Given problem =>
Gather every line in the records below that contains the word "part".
━━━━━ Data for this task
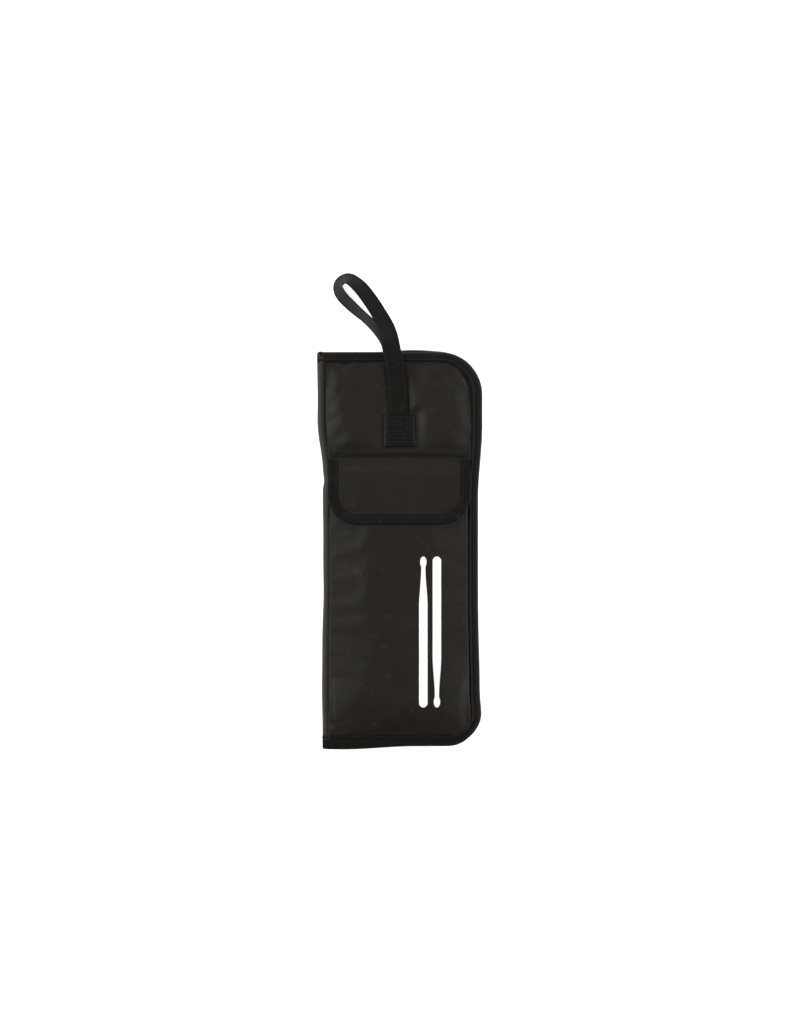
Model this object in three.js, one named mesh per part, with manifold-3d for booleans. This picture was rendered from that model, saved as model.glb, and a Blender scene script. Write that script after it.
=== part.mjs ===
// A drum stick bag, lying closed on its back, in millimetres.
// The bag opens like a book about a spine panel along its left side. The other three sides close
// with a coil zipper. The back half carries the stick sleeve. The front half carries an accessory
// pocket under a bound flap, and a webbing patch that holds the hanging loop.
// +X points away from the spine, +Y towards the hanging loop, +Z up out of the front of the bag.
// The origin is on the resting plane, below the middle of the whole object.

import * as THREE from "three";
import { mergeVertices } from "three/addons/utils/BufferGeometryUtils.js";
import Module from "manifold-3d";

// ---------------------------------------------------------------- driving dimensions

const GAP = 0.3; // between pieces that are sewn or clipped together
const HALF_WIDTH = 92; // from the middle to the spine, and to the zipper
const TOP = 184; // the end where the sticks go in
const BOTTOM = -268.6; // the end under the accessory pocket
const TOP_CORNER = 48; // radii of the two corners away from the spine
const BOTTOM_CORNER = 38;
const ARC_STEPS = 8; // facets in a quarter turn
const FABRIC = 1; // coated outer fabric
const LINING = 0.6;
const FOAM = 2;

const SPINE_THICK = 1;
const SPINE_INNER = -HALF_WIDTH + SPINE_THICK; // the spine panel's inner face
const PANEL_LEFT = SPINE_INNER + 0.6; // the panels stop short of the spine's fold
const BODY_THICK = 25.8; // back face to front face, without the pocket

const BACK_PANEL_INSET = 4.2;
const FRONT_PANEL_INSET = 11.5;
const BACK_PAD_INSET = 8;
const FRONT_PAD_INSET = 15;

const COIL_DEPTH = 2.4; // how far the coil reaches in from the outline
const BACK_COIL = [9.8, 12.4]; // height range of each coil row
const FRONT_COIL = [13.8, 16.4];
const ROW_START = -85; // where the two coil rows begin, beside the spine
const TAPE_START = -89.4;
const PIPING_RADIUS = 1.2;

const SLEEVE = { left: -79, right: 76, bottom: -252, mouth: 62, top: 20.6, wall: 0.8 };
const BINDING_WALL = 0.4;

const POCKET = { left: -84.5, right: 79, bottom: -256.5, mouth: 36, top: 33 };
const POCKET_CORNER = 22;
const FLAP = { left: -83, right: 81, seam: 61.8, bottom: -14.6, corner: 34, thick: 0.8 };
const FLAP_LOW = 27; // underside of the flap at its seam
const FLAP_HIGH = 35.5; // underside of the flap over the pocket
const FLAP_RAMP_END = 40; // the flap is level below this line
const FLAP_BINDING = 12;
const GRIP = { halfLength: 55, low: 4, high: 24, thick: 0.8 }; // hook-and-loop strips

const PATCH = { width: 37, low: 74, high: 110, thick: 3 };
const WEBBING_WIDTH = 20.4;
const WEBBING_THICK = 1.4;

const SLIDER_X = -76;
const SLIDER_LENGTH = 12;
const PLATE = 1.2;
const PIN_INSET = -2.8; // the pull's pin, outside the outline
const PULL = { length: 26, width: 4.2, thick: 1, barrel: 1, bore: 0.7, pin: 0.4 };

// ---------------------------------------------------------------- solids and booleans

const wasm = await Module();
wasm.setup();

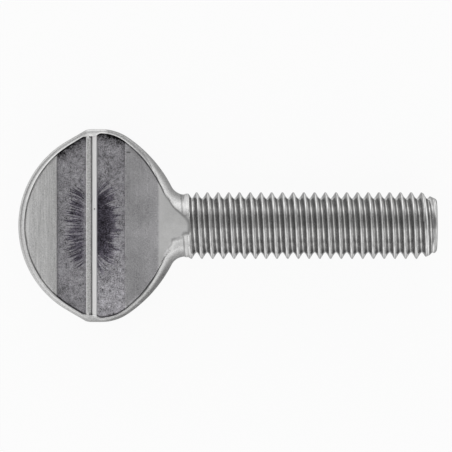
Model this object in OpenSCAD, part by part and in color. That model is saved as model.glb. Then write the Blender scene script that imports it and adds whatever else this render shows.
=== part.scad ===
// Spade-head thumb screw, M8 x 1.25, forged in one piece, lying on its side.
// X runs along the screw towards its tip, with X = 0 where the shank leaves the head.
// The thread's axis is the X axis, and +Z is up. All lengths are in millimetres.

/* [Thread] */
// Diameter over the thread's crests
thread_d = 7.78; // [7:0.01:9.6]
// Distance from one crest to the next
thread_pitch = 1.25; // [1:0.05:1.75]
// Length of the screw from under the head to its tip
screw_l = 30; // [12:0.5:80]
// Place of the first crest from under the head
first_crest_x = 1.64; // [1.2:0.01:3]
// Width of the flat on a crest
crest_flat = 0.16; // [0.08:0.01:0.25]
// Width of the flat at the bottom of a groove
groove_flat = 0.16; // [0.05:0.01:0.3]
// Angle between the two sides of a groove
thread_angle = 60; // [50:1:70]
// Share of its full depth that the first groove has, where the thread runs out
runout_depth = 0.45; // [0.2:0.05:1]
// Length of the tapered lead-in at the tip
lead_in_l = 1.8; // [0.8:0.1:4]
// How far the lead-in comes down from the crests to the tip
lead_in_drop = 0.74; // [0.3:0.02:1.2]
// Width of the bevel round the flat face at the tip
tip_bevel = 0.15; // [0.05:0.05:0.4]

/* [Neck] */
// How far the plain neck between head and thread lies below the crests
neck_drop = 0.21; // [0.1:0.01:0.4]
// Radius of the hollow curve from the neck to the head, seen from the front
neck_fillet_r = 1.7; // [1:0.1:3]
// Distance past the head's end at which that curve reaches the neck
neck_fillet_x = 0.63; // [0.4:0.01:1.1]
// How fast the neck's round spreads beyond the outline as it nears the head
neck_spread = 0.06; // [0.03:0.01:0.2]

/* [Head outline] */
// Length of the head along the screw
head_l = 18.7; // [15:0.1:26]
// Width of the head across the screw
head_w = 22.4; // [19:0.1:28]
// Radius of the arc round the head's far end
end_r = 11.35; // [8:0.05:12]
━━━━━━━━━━
Complete output =>
Model this object in three.js, one named mesh per part, with manifold-3d for booleans. This picture was rendered from that model, saved as model.glb, and a Blender scene script. Write that script after it.
=== part.mjs ===
Model this object in OpenSCAD, part by part and in color. That model is saved as model.glb. Then write the Blender scene script that imports it and adds whatever else this render shows.
=== part.scad ===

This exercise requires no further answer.